Chloe Jacobs, a drag queen in Fayetteville, has her own “biblical” experience, commanding crowds she is walking through to “part like the Red Sea. At least, that’s what Moses did. Or was it Abraham?”
Jesus, the Universe, and Unicorns
Though Clement does not identify as a Christian, he does believe in a higher power, and he believes that higher power made him exactly the way he is.
“If we are all made in God’s image, we are all perfect. No matter what form we come in. Sometimes, the whole physical thing of it … we were made a certain way by God. Our physical body is technically made by us. Our souls are made by him,” Clement said. “You come down to earth, and what makes us us is the physical human body, and so, I feel like being born in the wrong body is what people misplace.
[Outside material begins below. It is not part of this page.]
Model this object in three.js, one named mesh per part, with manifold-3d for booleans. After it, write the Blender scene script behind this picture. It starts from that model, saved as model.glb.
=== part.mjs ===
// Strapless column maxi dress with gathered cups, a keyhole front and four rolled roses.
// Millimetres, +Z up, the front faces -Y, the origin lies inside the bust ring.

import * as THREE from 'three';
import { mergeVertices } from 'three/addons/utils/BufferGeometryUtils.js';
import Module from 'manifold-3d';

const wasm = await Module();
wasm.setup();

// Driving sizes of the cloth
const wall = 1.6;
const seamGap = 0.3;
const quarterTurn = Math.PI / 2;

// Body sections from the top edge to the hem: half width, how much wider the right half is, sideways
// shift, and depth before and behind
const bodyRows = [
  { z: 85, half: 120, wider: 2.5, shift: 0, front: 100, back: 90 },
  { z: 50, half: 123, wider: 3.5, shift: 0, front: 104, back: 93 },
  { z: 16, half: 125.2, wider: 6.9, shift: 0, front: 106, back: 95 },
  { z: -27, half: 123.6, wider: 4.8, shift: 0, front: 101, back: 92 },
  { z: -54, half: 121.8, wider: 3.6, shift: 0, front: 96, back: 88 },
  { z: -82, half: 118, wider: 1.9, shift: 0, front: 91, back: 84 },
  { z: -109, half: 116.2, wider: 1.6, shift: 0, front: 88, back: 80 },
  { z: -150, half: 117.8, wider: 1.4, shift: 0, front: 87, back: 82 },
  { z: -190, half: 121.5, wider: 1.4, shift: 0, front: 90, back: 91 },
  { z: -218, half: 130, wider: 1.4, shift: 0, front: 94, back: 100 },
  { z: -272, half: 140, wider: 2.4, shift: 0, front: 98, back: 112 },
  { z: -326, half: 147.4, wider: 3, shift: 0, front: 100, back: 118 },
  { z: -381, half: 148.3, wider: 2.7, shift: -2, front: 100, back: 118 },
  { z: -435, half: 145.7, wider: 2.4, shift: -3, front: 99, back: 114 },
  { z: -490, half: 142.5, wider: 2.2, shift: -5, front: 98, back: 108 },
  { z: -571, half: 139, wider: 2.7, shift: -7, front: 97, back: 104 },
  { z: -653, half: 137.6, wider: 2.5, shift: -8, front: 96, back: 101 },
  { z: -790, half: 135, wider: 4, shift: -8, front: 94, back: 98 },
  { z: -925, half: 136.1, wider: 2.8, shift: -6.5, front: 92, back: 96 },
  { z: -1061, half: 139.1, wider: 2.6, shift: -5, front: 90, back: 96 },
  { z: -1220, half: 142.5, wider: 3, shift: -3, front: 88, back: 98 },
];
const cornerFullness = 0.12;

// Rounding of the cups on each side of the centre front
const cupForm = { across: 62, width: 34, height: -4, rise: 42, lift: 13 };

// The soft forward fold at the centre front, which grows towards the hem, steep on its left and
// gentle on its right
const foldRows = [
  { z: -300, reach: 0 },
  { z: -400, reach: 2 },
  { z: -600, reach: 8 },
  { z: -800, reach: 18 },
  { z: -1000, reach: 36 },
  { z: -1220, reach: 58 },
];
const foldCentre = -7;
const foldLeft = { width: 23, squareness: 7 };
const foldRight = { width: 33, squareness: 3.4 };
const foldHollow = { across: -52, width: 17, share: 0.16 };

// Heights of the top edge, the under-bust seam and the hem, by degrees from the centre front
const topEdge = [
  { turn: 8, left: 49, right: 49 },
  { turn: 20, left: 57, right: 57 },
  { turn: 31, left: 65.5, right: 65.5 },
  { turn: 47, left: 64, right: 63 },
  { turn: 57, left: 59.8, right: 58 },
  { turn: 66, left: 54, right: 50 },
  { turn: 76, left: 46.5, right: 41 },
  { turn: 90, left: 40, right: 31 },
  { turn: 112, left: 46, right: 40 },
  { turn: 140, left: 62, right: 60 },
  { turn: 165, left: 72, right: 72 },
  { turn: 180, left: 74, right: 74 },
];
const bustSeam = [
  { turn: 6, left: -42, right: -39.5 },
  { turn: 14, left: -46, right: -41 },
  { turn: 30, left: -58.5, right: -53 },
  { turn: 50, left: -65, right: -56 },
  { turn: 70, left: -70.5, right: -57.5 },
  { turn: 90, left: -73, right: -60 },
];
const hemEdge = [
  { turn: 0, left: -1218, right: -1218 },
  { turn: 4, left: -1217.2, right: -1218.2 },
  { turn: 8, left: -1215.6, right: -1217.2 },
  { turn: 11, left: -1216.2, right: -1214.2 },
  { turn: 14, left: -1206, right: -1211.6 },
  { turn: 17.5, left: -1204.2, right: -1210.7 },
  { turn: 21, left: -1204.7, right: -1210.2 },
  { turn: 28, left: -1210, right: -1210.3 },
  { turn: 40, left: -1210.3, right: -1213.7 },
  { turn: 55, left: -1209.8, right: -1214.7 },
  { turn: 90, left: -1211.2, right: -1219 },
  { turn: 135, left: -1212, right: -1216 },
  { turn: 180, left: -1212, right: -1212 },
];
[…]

I don’t think it was Him being like ‘when you come out, you’re gonna have a certain body part.’ It’s more of ‘this is who you are spiritually, I am sending you into a body that may or may not develop in the way it needs to. And if it doesn’t, it doesn’t, I’m so sorry, you’re going to get through it.’ He would still love everybody. I chose to not believe this higher being we call God is going to shame us for being the way he created us.”
In this sense, drag culture is providing the love and acceptance the church fails to.
Clement still reads the Bible occasionally and said he likes the stories in it. He said they sound amazing, “Like Noah being able to gather all the animals. But, what about the unicorns? Apparently, they weren’t on the boat.”